After months and months of promises, Google has finally published on the Google webmaster blog their tips to getting ready for the mobile-first index.
Here are some key points outside of the tips that Google published:
(1) It is still only live for a a handful of sites (2) Those are closely being monitored by the search team (3) It will still be rolled out very slowly (4) There is still no timeline for when it's going to be completed (5) You can check your log files for smartphone Googlebot activity to see when you migrated over to the mobile first index. (6) You can also check the snippets in the results, as well as the content on the Google cache pages, will be from the mobile version of the pages.
So none of that is new, outside of giving us the status queue update.
Here are the official tips from Google on this:
- Make sure the mobile version of the site also has the important, high-quality content. This includes text, images (with alt-attributes), and videos - in the usual crawlable and indexable formats.

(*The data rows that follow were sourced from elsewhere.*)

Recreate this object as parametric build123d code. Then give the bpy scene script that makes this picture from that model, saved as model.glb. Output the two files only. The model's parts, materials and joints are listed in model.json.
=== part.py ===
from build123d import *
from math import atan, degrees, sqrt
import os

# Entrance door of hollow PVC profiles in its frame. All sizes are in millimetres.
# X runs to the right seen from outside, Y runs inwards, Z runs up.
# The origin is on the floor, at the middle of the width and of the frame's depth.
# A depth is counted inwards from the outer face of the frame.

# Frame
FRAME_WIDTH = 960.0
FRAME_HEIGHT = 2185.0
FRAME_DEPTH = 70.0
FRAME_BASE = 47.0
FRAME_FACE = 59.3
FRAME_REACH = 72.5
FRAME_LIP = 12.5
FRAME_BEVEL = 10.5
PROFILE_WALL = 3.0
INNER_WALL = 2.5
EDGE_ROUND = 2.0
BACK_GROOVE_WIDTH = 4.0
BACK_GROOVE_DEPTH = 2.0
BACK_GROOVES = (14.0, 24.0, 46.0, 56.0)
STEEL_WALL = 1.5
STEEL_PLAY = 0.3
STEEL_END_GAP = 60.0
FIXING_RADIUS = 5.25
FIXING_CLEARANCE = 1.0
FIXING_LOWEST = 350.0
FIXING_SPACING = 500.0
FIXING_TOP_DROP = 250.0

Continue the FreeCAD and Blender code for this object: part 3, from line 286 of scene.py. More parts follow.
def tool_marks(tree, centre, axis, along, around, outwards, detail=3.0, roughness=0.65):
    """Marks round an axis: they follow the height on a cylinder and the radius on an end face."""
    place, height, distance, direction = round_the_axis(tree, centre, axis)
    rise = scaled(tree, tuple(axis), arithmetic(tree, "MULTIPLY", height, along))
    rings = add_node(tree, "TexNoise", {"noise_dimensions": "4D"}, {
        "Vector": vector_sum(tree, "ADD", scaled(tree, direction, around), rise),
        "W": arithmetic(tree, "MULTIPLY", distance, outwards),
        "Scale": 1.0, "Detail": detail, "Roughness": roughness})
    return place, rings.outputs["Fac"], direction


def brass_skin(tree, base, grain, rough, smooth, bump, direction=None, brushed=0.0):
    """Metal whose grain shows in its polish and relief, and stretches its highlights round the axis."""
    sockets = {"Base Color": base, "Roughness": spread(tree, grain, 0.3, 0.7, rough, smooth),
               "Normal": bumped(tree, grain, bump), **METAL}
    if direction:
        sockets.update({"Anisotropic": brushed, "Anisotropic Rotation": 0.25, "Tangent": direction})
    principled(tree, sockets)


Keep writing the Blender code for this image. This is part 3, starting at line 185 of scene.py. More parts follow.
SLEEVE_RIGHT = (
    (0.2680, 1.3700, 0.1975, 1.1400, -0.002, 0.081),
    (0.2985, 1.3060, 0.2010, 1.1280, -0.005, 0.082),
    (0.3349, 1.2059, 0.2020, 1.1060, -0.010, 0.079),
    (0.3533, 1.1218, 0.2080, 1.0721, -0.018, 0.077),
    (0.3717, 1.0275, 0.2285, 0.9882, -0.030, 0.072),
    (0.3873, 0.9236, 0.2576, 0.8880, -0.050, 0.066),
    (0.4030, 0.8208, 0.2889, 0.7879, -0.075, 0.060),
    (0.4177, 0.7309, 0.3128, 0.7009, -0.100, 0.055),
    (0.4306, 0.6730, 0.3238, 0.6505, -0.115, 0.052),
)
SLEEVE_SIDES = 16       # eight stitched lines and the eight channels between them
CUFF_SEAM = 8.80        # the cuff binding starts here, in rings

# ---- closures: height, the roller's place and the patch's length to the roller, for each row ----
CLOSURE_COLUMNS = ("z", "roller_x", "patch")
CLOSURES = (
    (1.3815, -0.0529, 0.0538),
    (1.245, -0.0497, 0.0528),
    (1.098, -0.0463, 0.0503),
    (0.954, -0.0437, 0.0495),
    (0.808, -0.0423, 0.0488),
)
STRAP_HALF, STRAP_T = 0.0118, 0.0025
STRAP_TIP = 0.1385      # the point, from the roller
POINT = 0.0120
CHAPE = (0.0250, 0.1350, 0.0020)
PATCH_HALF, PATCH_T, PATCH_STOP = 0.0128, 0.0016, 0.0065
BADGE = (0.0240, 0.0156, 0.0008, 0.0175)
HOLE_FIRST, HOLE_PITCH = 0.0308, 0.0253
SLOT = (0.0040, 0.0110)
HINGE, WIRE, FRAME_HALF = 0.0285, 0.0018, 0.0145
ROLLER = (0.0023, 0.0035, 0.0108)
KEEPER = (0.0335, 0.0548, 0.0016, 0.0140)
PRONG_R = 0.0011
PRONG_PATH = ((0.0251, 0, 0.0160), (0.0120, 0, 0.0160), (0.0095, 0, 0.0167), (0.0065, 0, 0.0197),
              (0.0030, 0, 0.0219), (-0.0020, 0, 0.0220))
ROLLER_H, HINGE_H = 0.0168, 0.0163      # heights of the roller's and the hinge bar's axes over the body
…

- Structured data is important for indexing and search features that users love: it should be both on the mobile and desktop version of the site. Ensure URLs within the structured data are updated to the mobile version on the mobile pages.
- Metadata should be present on both versions of the site. It provides hints about the content on a page for indexing and serving. For example, make sure that titles and meta descriptions are equivalent across both versions of all pages on the site.
- No changes are necessary for interlinking with separate mobile URLs (m.-dot sites). For sites using separate mobile URLs, keep the existing link rel=canonical and link rel=alternate elements between these versions.
- Check hreflang links on separate mobile URLs. When using link rel=hreflang elements for internationalization, link between mobile and desktop URLs separately. Your mobile URLs' hreflang should point to the other language/region versions on other mobile URLs, and similarly link desktop with other desktop URLs using hreflang link elements there.
- Ensure the servers hosting the site have enough capacity to handle potentially increased crawl rate. This doesn't affect sites that use responsive web design and dynamic serving, only sites where the mobile version is on a separate host, such as m.example.com.